I love Emily but Charlotte is the greater Brontë, for this novel. It's merciless. Charlotte's eye misses nothing and her pen spares no one, and Villette leaves no reader with a soul untouched.

4. The Bloody Chamber

The title story is a lush and feminist retelling of Bluebeard. It has a high tone but also a heart, and the prose is to die for.

5. The Fall of the Kings

Of the Riverside books Swordspoint is I think the fan favorite, but I love this one even more. It's got the mannered poses, the drawing-room repartee, the political intrigue, that make Swordspoint so compelling, but it's also got a university setting! I read somewhere that Delia Sherman wrote the university sections, and I'm here imagining her imagining medieval/scholastic institutes of learning, if the scholastics had Kings that fell instead of Christ that rose. Sherman writes in an undergirding debate about historiographical methodology, and the debate shows up in the plot as an actual scheduled event which turns out to be the novel's climax where all the plot lines that have been drawn over five hundred pages converge.

One thing I have to say, though, in comparing The Fall of the Kings to Swordspoint, is that I don't care about the central romance in the former: to me it feels like a cofunction of the plot. Whereas I couldn't love more than I already do Swordspoint's Richard and Alec and their dynamic; they break my heart.

Last thing: The Privilege of the Sword is wonderful too! I feel like the three books make something of an equilateral triangle, just the same amount of different from and similar to each other, trilaterally!

6. We Have Always Lived in the Castle

A short novel, creepy af and also perfect. I hear there's a visual adaptation; I can't imagine that it works. The novel is untouchable.

7. Sula

Another perfect short novel. I have no idea how Toni Morrison manages to be creepy-dark-twisted with a heart. Eva's murder of Plum embodies both, yet because it does have a heart it ends up being all heart, and I end up not being able to appreciate the masterly rendering of a mother setting her grown son on fire, because I'm too busy crying into my hands.

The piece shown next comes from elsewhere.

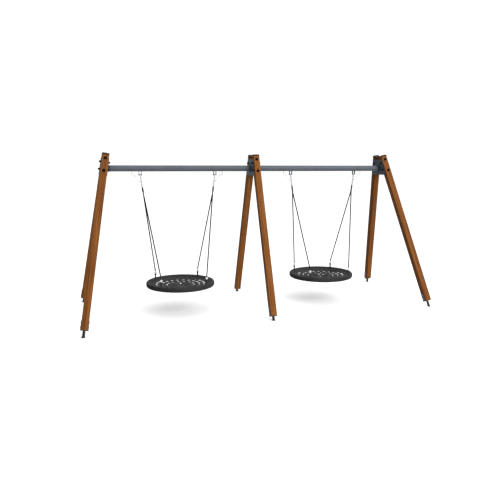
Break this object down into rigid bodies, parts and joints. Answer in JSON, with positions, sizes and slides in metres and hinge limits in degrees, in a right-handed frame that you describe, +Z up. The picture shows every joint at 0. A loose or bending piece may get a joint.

I can, however, fully appreciate this masterly rendering of a hot day: "a day so hot pregnant wives leaned up against trees and cried, and women remembering some three-month-old hurt put ground glass in their lovers’ food and the men looked at the food and wondered if there was glass in it and ate it anyway because it was too hot to resist eating it—"

8. The Praise Singer

If I had read more Mary Renault, and I intend to, this entry might be a different novel from her oeuvre. As it is, I've read The Charioteer, The Persian Boy, and The Praise Singer; I love them all, but The Praise Singer is special, because in my view it most examples this about Renault: her characters excel at reading each other through the lens of tact and dignity, imputing to each other always the motives most in keeping with the plain fact that they are all decent men (yes, they're all men in these books). Decent is the wrong word, it's too English. Good is also not the right word, it's too Christian. Noble is too Homeric (is that right?). I don't know the word to use. Whatever the word is, call it X, Renault's characters navigate the tacit undercurrents of interpersonal relations, and read and respond to social cues, always, in the very moment, in the very most [superlative of X goes here] way.

9. The End of Everything

I mentioned Emily Brontë's id, above; now is a good time to clarify that I'm using it wrong, the word id. I'm not referring to desires the subject may harbor, to fuck his mother or strangle his boss, because in these instances there is a subject. I'm referring to, like, the dark playground in the psyche where we entertain and relish and aestheticize notions of how wonderful the whole world would be, how beautiful and fascinating, if it were twisted just a few degrees to the left or turned entirely upside down.
(major spoiler)As here, in this book, in Megan Abbott's playground, where the thirteen-year-old girl everyone thought had been kidnapped turns out to have known her supposed abductor had been watching her—inflamed him on purpose—gotten into his car. And this is how she tells it later, back home, weeks later, her v-card punched to confetti: "he loved me so much those nineteen days I thought I might die from it." And this is how she describes their parting to her friend: "he said, No one will ever love you like this again, and I knew he was right." That's delicious, that's the kind of stuff the id, in my usage, feeds on, subsists on, adores. Abbott hits my id with every book. This one is my favorite.

10. Gone Girl

This one's film adaptation worked, and how, Rosamond Pike idly flying pens out the window on the highway... I love Gillian Flynn's sandboxes too; I wish there were more of them.
(major spoiler)I fucking love Amy Elliott Dunne, who coolly and meticulously plans the suicide she'll commit in order to provide the dead body that will guarantee her lying, cheating husband the death penalty he deserves. I will sign up for a booze cruise—something to get me out into the deep end but nothing requiring identification. I will drink a giant ice-wet shaker of gin, and I will swallow sleeping pills, and when no one is looking, I'll drop silently over the side, my pockets full of Virginia Woolf rocks. It's magnificent.